What follows is a block of records; reproduce all of it verbatim.
=== Input material ===
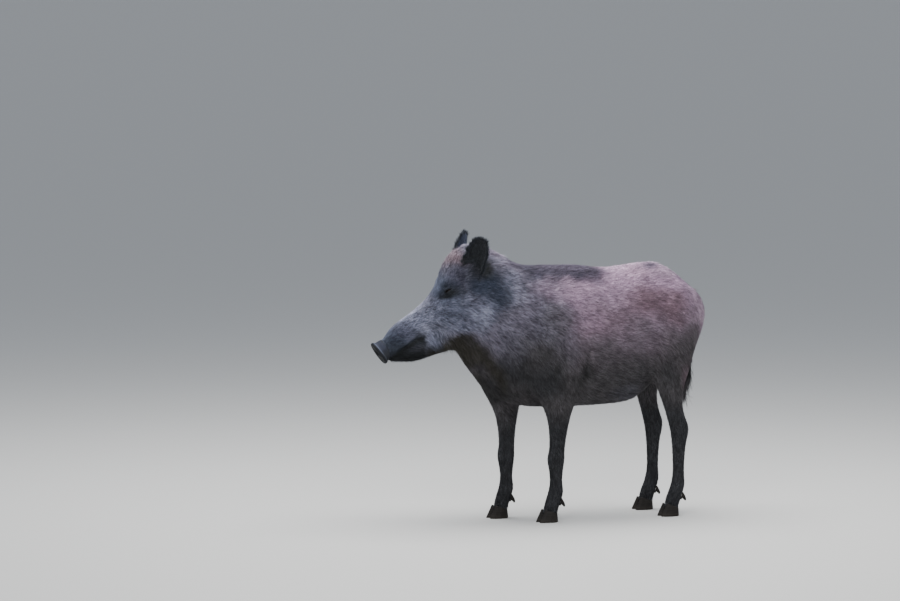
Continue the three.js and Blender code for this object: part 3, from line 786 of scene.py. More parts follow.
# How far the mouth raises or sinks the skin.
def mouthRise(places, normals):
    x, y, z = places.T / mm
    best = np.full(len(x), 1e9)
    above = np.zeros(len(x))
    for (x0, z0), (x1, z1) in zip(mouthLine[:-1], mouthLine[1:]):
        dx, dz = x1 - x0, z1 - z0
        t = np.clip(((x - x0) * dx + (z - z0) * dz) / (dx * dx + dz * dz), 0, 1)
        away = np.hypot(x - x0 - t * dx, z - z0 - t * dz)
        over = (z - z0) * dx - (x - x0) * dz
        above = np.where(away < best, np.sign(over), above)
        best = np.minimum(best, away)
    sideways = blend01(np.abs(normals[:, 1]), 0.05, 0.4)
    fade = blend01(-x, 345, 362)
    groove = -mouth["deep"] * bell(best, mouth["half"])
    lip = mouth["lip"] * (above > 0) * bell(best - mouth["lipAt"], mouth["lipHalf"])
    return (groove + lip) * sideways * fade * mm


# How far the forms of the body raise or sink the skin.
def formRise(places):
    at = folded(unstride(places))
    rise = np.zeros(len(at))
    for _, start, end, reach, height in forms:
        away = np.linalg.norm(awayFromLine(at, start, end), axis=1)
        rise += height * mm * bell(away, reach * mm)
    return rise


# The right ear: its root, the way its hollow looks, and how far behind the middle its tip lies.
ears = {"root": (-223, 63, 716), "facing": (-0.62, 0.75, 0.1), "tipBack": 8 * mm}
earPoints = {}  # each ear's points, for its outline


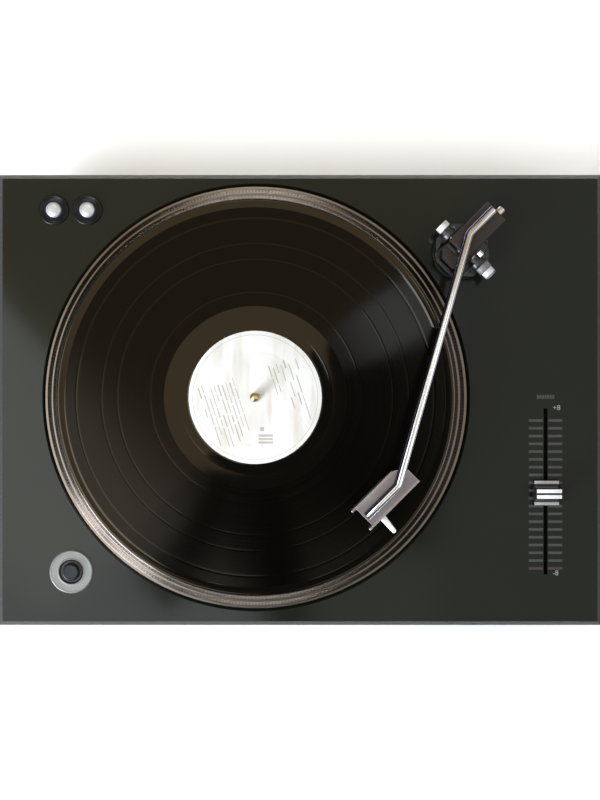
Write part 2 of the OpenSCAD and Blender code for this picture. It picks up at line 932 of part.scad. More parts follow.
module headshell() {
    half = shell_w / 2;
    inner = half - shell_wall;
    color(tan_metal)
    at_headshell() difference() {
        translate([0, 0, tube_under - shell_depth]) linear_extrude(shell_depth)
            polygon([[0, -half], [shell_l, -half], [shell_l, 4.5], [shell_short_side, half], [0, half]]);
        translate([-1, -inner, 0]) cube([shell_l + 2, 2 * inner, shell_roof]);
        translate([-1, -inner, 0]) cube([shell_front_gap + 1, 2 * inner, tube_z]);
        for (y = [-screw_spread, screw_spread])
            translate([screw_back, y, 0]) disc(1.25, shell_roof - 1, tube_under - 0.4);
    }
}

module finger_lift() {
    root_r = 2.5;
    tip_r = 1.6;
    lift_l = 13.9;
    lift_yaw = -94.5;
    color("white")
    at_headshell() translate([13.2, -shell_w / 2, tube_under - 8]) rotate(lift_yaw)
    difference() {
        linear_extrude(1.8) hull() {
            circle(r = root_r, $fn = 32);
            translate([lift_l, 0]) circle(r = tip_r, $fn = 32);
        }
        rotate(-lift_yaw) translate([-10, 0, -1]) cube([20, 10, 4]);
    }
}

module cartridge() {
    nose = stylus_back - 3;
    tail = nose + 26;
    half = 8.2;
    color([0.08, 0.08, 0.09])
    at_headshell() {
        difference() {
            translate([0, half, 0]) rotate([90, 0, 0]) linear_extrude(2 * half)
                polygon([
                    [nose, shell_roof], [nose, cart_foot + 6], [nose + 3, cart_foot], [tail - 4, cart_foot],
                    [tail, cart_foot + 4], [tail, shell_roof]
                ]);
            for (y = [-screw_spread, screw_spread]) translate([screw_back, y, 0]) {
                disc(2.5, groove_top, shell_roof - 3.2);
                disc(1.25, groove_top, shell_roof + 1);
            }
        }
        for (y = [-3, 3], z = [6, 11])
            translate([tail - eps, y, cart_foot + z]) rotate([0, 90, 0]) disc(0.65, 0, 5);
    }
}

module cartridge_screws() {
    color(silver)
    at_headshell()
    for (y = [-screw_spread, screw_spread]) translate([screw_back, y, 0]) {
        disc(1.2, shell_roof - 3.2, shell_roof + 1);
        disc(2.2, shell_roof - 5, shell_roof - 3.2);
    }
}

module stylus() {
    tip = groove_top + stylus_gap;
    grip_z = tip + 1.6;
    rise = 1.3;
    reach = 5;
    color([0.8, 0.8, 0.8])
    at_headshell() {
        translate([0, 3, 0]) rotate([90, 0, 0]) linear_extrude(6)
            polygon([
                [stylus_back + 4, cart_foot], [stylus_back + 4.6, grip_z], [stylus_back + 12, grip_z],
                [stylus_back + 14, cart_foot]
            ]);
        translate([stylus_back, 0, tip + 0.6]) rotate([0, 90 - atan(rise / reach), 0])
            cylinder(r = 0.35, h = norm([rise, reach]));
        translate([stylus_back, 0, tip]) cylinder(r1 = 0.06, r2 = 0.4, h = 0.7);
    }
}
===
- **Final result**
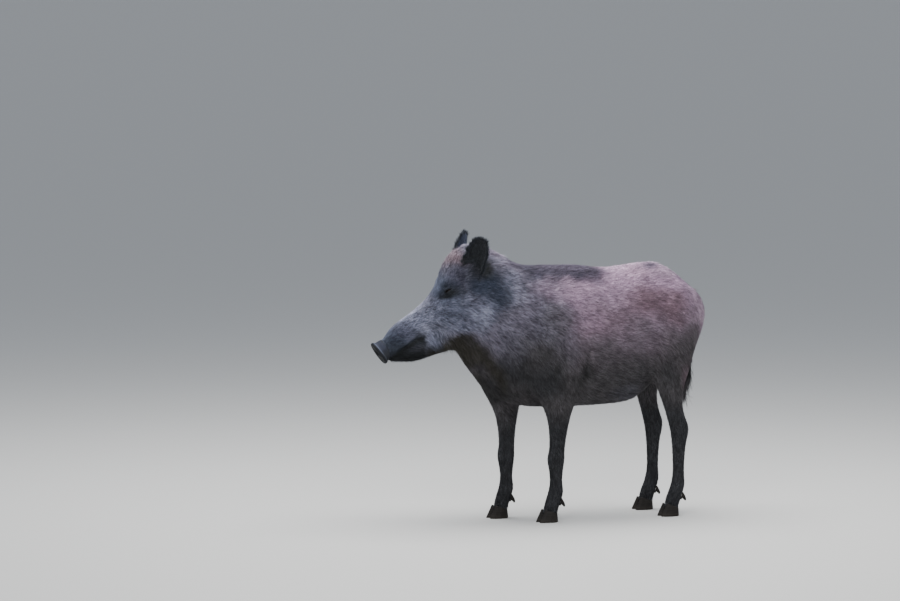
Continue the three.js and Blender code for this object: part 3, from line 786 of scene.py. More parts follow.
# How far the mouth raises or sinks the skin.
def mouthRise(places, normals):
    x, y, z = places.T / mm
    best = np.full(len(x), 1e9)
    above = np.zeros(len(x))
    for (x0, z0), (x1, z1) in zip(mouthLine[:-1], mouthLine[1:]):
        dx, dz = x1 - x0, z1 - z0
        t = np.clip(((x - x0) * dx + (z - z0) * dz) / (dx * dx + dz * dz), 0, 1)
        away = np.hypot(x - x0 - t * dx, z - z0 - t * dz)
        over = (z - z0) * dx - (x - x0) * dz
        above = np.where(away < best, np.sign(over), above)
        best = np.minimum(best, away)
    sideways = blend01(np.abs(normals[:, 1]), 0.05, 0.4)
    fade = blend01(-x, 345, 362)
    groove = -mouth["deep"] * bell(best, mouth["half"])
    lip = mouth["lip"] * (above > 0) * bell(best - mouth["lipAt"], mouth["lipHalf"])
    return (groove + lip) * sideways * fade * mm


# How far the forms of the body raise or sink the skin.
def formRise(places):
    at = folded(unstride(places))
    rise = np.zeros(len(at))
    for _, start, end, reach, height in forms:
        away = np.linalg.norm(awayFromLine(at, start, end), axis=1)
        rise += height * mm * bell(away, reach * mm)
    return rise


# The right ear: its root, the way its hollow looks, and how far behind the middle its tip lies.
ears = {"root": (-223, 63, 716), "facing": (-0.62, 0.75, 0.1), "tipBack": 8 * mm}
earPoints = {}  # each ear's points, for its outline


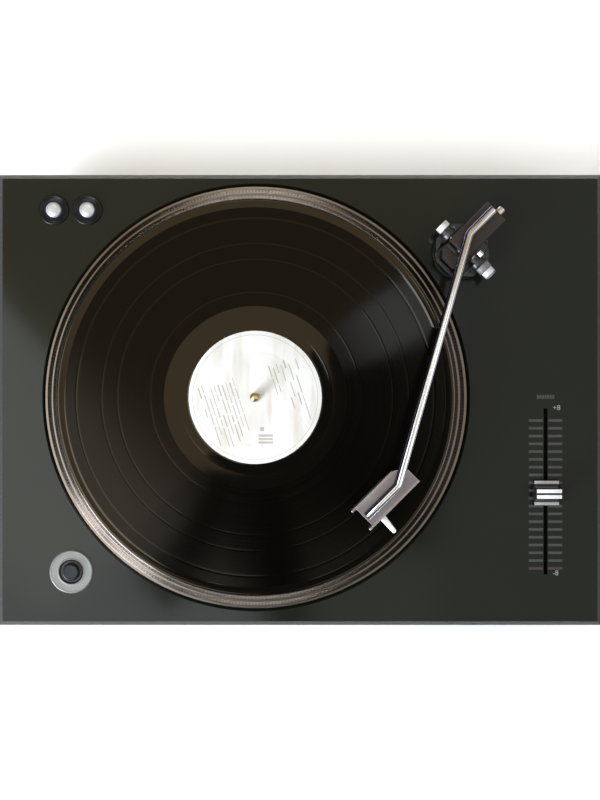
Write part 2 of the OpenSCAD and Blender code for this picture. It picks up at line 932 of part.scad. More parts follow.
module headshell() {
    half = shell_w / 2;
    inner = half - shell_wall;
    color(tan_metal)
    at_headshell() difference() {
        translate([0, 0, tube_under - shell_depth]) linear_extrude(shell_depth)
            polygon([[0, -half], [shell_l, -half], [shell_l, 4.5], [shell_short_side, half], [0, half]]);
        translate([-1, -inner, 0]) cube([shell_l + 2, 2 * inner, shell_roof]);
        translate([-1, -inner, 0]) cube([shell_front_gap + 1, 2 * inner, tube_z]);
        for (y = [-screw_spread, screw_spread])
            translate([screw_back, y, 0]) disc(1.25, shell_roof - 1, tube_under - 0.4);
    }
}

module finger_lift() {
    root_r = 2.5;
    tip_r = 1.6;
    lift_l = 13.9;
    lift_yaw = -94.5;
    color("white")
    at_headshell() translate([13.2, -shell_w / 2, tube_under - 8]) rotate(lift_yaw)
    difference() {
        linear_extrude(1.8) hull() {
            circle(r = root_r, $fn = 32);
            translate([lift_l, 0]) circle(r = tip_r, $fn = 32);
        }
        rotate(-lift_yaw) translate([-10, 0, -1]) cube([20, 10, 4]);
    }
}

module cartridge() {
    nose = stylus_back - 3;
    tail = nose + 26;
    half = 8.2;
    color([0.08, 0.08, 0.09])
    at_headshell() {
        difference() {
            translate([0, half, 0]) rotate([90, 0, 0]) linear_extrude(2 * half)
                polygon([
                    [nose, shell_roof], [nose, cart_foot + 6], [nose + 3, cart_foot], [tail - 4, cart_foot],
                    [tail, cart_foot + 4], [tail, shell_roof]
                ]);
            for (y = [-screw_spread, screw_spread]) translate([screw_back, y, 0]) {
                disc(2.5, groove_top, shell_roof - 3.2);
                disc(1.25, groove_top, shell_roof + 1);
            }
        }
        for (y = [-3, 3], z = [6, 11])
            translate([tail - eps, y, cart_foot + z]) rotate([0, 90, 0]) disc(0.65, 0, 5);
    }
}

module cartridge_screws() {
    color(silver)
    at_headshell()
    for (y = [-screw_spread, screw_spread]) translate([screw_back, y, 0]) {
        disc(1.2, shell_roof - 3.2, shell_roof + 1);
        disc(2.2, shell_roof - 5, shell_roof - 3.2);
    }
}

module stylus() {
    tip = groove_top + stylus_gap;
    grip_z = tip + 1.6;
    rise = 1.3;
    reach = 5;
    color([0.8, 0.8, 0.8])
    at_headshell() {
        translate([0, 3, 0]) rotate([90, 0, 0]) linear_extrude(6)
            polygon([
                [stylus_back + 4, cart_foot], [stylus_back + 4.6, grip_z], [stylus_back + 12, grip_z],
                [stylus_back + 14, cart_foot]
            ]);
        translate([stylus_back, 0, tip + 0.6]) rotate([0, 90 - atan(rise / reach), 0])
            cylinder(r = 0.35, h = norm([rise, reach]));
        translate([stylus_back, 0, tip]) cylinder(r1 = 0.06, r2 = 0.4, h = 0.7);
    }
}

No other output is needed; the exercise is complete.